Now, if he can say, “I’ve seen the salvation of the tribe and I’ve seen the light to the nations—that the whole world now will know the reign of Jesus Christ and the peace and joy that brings”—how much more so should we now, who sit 2,000 years after the fact, have the New Testament to confirm those things to us?

If we put our trust in the scriptures and don’t look to the eyes of sight, but look with the eyes of faith, we’ll interpret the events around us correctly, and we’ll see that what we see in the newspaper is the sovereign hand of God, bringing justice and bringing his wrath upon those nations who reject him and turn to arms and might and vain philosophies for their defense. That world is passing away.

The gospel is being preached forth from his church faithfully throughout this land once more and it will bring about a reformation and reconstruction in this land which will have people rejoicing and praising him for the coming of the Messiah 2,000 years ago. That’s the mighty message of Christmas for which we rejoice and which we should be teaching our children from the days of their infancy.

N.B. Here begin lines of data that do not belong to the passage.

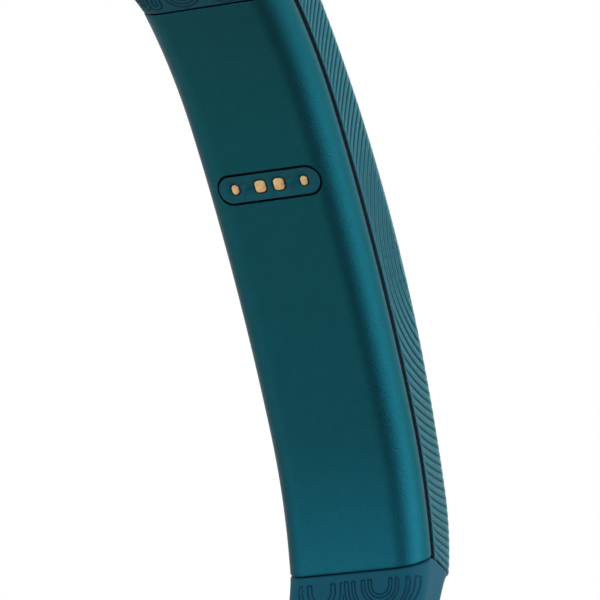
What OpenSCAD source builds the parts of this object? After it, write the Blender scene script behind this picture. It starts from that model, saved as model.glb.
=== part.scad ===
// Activity tracker band standing on its side edge, straps open.
// Origin: middle of the module's lower side edge. X runs along the module,
// Y points to the wrist, Z runs across the band's width. Millimetres.

/* [Module] */
// Width of the module across the band
band_w = 11.5; // [11.2:0.1:12]
// Height of the skin side above the origin at the module's middle
skin_y = 4.0; // [3.9:0.05:4.1]
// Height of the outer face below the origin at the module's middle
outer_y = 4.05; // [3.95:0.05:4.2]
// Wall thickness of the skin-side shell
shell_wall = 0.8; // [0.7:0.05:0.9]
// Radius of the shell's long edges
shell_edge = 2.14; // [1.9:0.02:2.2]
// Depth at which the shell ends and the seam starts
seam_top = 2.45; // [2.35:0.05:2.5]
// Depth at which the outer cover starts
seam_low = 2.9; // [2.8:0.05:3]

/* [Charging inlay] */
// Distance of the inlay from the module's middle
inlay_x = 7.54; // [6.5:0.02:8]
// Half of the pocket's length across the band
pocket_half = 4.3; // [4.2:0.05:4.4]
// Half of the pocket's width along the band
pocket_r = 1.18; // [1.15:0.01:1.25]
// Distance of the small contacts from the middle of the inlay
contact_far = 2.85; // [2.8:0.01:2.9]
// Distance of the large contacts from the middle of the inlay
contact_near = 0.77; // [0.75:0.01:0.8]

/* [Straps] */
// Thickness of a strap
strap_t = 2.9; // [2.8:0.05:3]
// Width of a strap
strap_w = 10.0; // [9.9:0.05:10.1]
// Length of the long strap
long_len = 105; // [104:0.5:108]
// Length of the short strap up to its hook
short_len = 62; // [60:0.5:64]

/* [Clasp] */
// Middle of the slider, measured along the long strap
slider_s = 66; // [64:0.5:68]
// Length of the slider along the strap
slider_len = 10; // [9:0.5:11]

/* [Hidden] */
$fa = 4;
$fs = 0.25;
mid_z = band_w / 2;
$in = 0;
// skin line: flat arc in the middle, tighter arcs at both ends
r_mid = 127;
r_end = 32;
a_mid = 12 / r_mid * 180 / PI;
c_mid = [0, skin_y + r_mid];
c_end = [(r_mid - r_end) * sin(a_mid), skin_y + r_mid - (r_mid - r_end) * cos(a_mid)];
x_end = 22.2;
a_end = asin((x_end - c_end[0]) / r_end);
y_end = c_end[1] - r_end * cos(a_end);
// outer face: its own arcs, with a tight one at each tip that turns up to the strap
q_mid = 75;
q_end = 90;
q_tip = 15;
b_mid = asin(12.7 / q_mid);
k_mid = [0, q_mid - outer_y];
k_end = [(q_mid - q_end) * sin(b_mid), q_mid - outer_y - (q_mid - q_end) * cos(b_mid)];
b_tip = asin((19.4 - k_end[0]) / q_end);
k_tip = [k_end[0] + (q_end - q_tip) * sin(b_tip), k_end[1] - (q_end - q_tip) * cos(b_tip)];
// strap lines: a tight arc next to the module, then a wide one
long_ra = 24;
long_la = 24;
long_rb = 90;
short_ra = 22;
short_la = 24;
short_rb = 60;
flex_1 = 8.5;
flex_2 = 24;
flex_r = strap_t / 2;
flex_gap = 0.17;
gap_end = 0.15;
// overlap of neighbouring arcs, in degrees
lap = 0.05;
strap_z0 = mid_z - strap_w / 2;
strap_z1 = mid_z + strap_w / 2;

function bearing(a) = [sin(a), -cos(a)];
function strap_angle(s, ra, la, rb) =
    a_end + (s <= la ? s / ra : la / ra + (s - la) / rb) * 180 / PI;
function strap_ca(ra) = [x_end, y_end] - ra * bearing(a_end);
function strap_cb(ra, la, rb) = strap_ca(ra) + (ra - rb) * bearing(strap_angle(la, ra, la, rb));
function strap_point(s, ra, la, rb) = s <= la
    ? strap_ca(ra) + ra * bearing(strap_angle(s, ra, la, rb))
    : strap_cb(ra, la, rb) + rb * bearing(strap_angle(s, ra, la, rb));
long_cb = strap_cb(long_ra, long_la, long_rb);
short_cb = strap_cb(short_ra, short_la, short_rb);
function smooth(v) = v <= 0 ? 0 : v >= 1 ? 1 : v * v * (3 - 2 * v);

// ---- helpers -------------------------------------------------------------

module rounded(x0, x1, y0, y1, r) {
    slab(x0 + r, y0, x1 - x0 - 2 * r, y1 - y0);
    slab(x0, y0 + r, x1 - x0, y1 - y0 - 2 * r);
    for (p = [[x0 + r, y0 + r], [x1 - r, y0 + r], [x0 + r, y1 - r], [x1 - r, y1 - r]])
        translate(p) circle(r - $in);
}

module slab(x, y, w, h) {
    translate([x + $in, y + $in]) square([w - 2 * $in, h - 2 * $in]);
}

// sweeps a profile of (depth, z) round the centre c between two slopes
module arc_sweep(c, r, t0, t1) {
    translate([c[0], c[1], 0])
        rotate([0, 0, t0 - 90])
            rotate_extrude(angle = t1 - t0)
                translate([r, 0]) children();
}

// sweeps a profile of (depth, z) along the module's skin line; the end arcs are
// a hair smaller all round ($in), so that they overlap the middle one without
// sharing a surface with it
module along_skin() {
    let ($in = 0)
        arc_sweep(c_mid, r_mid, -a_mid - lap, a_mid + lap) children();
    for (m = [0, 1])
        let ($in = 0.006)
            mirror([m, 0, 0])
                arc_sweep(c_end, r_end, a_mid - 2 * lap, a_end + 12) children();
}

// the same for one end only
module end_skin() {
    arc_sweep(c_end, r_end, a_mid + 4, a_end + 12) children();
}

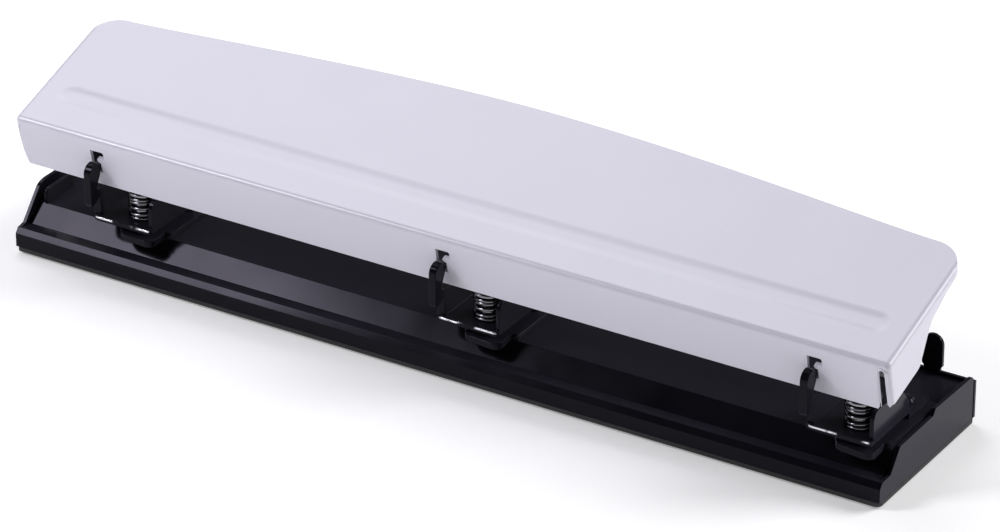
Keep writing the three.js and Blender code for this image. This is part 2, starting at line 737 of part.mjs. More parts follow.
const lever = new THREE.Group();
lever.add(leverCover(), pressBar());
lever.rotation.x = LEVER_TILT;
lever.position.set(LEVER_X, PIVOT_Y, PIVOT_Z);
punch.add(lever);

punch.updateMatrixWorld(true);
const bounds = new THREE.Box3().setFromObject(punch, true);
punch.position.set(
  -(bounds.min.x + bounds.max.x) / 2,
  -(bounds.min.y + bounds.max.y) / 2,
  -bounds.min.z,
);

export default punch;
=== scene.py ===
import json
import math

import bmesh
import bpy
from mathutils import Matrix, Vector
from mathutils.geometry import tessellate_polygon


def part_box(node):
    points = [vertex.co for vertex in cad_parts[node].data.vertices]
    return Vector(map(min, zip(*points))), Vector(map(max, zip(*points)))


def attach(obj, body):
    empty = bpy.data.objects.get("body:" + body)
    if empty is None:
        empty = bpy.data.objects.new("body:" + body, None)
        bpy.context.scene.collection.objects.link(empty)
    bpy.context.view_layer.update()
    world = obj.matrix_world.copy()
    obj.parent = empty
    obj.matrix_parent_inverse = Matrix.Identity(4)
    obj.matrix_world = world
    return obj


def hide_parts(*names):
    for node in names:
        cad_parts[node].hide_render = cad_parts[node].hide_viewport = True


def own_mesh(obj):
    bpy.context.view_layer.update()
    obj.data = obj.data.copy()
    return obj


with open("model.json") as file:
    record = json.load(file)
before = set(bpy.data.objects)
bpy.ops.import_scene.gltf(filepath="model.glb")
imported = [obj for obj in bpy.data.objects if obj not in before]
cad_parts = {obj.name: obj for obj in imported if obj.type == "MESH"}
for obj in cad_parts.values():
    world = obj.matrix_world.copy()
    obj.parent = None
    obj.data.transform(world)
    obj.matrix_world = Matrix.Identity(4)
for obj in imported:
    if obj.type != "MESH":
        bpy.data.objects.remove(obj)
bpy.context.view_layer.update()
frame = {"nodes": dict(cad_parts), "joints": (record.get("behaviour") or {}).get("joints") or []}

# Lengths below are in millimetres and are turned to metres by MM.
MM = 0.001
HEADS = ("left", "middle", "right")
JOINTS = {joint["name"]: joint for joint in frame["joints"]}
PIVOT = Vector(JOINTS["lever_press"]["pos_m"])
COVER_LOW, COVER_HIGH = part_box("lever_cover")
BASE_LOW, BASE_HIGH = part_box("base_pan")

# Lever cover, drawn with its plate level and its pivot line at the origin.
LEVER_TILT = math.radians(18)
HALF_WIDTH = (COVER_HIGH.x - COVER_LOW.x) / 2 / MM
COVER_X = (COVER_HIGH.x + COVER_LOW.x) / 2
SHEET = 1.0
PLATE_TOP = 10.69
FOLD_Y = 0.74
FLANGE_LENGTH = 14.7
FLANGE_LEAN = math.tan(math.radians(5.5))
FOLD_RADIUS = 1.5
SIDE_DEPTH = 12.8
REAR_AT_ENDS = FOLD_Y + 43.95
REAR_AT_MIDDLE = FOLD_Y + 51.7
REAR_CORNER = 9.0
BEAD_MIDDLE = FOLD_Y + 12.9
BEAD_HALF_LENGTH = 125.0
BEAD_RADIUS = 3.4
BEAD_DEPTH = 0.31
BELOW_COVER = -6
AHEAD_OF_COVER = -6
# Each corner slit: the middle in x, half its width at the top and half its width at the foot.
RIGHT_SLIT = (HALF_WIDTH - 2.3, 0.75, 1.0)
LEFT_SLIT = (1.25 - HALF_WIDTH, 0.15, 0.2)
SLIT_TOP = 2.1
LEFT_WALL_SET_BACK = 1.6

# Keyholes in the front wall, measured from the left side of the slot.
KEYHOLE_WIDTH = 4.2
KEYHOLE_TOP = 6.85
KEYHOLE_FOOT = 0.1
NECK_SIDE = 2.9

# Punch heads: the left side of the post from the pin, and the jaw's front edge from the base front.
POST_LEFT = -12.1
JAW_FRONT = 2.9
JAW_TOP = 16.5

# Springs and pins. The pitches run from the lower end of a spring to the upper one.
SPRING_RADIUS = 4.16
WIRE_RADIUS = 0.42
SPRING_PITCHES = (0.88, 1.85, 1.84, 0.87, 0.87)
PIN_RADIUS = 3.55
PIN_NECK_RADIUS = 2.8
PIN_DOME_RADIUS = 3.5
ROUND_STEPS = 72


# ------------------------------------------------------------------------- mesh helpers

def new_piece(name, mesh, material):
    piece = bpy.data.objects.new(name, mesh)
    bpy.context.scene.collection.objects.link(piece)
    piece.data.materials.clear()
    piece.data.materials.append(material)
    return piece


def mesh_from(bm, name):
    mesh = bpy.data.meshes.new(name)
    bm.to_mesh(mesh)
    bm.free()
    return mesh


def smooth(piece, angle=32):
    """Smooth shading that keeps flat faces flat and edges above the angle sharp."""
    piece.data.shade_smooth()
    piece.data.set_sharp_from_angle(angle=math.radians(angle))
    weighted = piece.modifiers.new("weighted", "WEIGHTED_NORMAL")
    weighted.keep_sharp = True
    weighted.weight = 80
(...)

Let’s pray. Almighty God, we thank you for yourself. We thank you, Father, for the scriptures and for encouraging us in the faith. And we thank you, Lord God, that we can praise you this morning for the coming of the covenant keeper, Jesus Christ. And for reminding us this morning of the impact of his nativity and what we’re celebrating and rejoicing before you during this Christmas season—for his deliverance, for his salvation, and for his victory over all the world.

Help us, Father, to go forth from here rejoicing, singing your praises and singing your praises to the ungodly around us and teaching them the grace of Jesus Christ in relationship to his law—that he has come as the covenant keeper. Help us, Father, to see with the eyes of faith and not with the eyes of sight, and thereby to be just and to be devout before you, honoring you with everything that we do and rejoicing before you for your hand of sovereign control over our world.

We thank you, Father, again for yourself and we thank you for this Christmas season and for opening our mouths to praise you for it. In Jesus name we pray. Amen.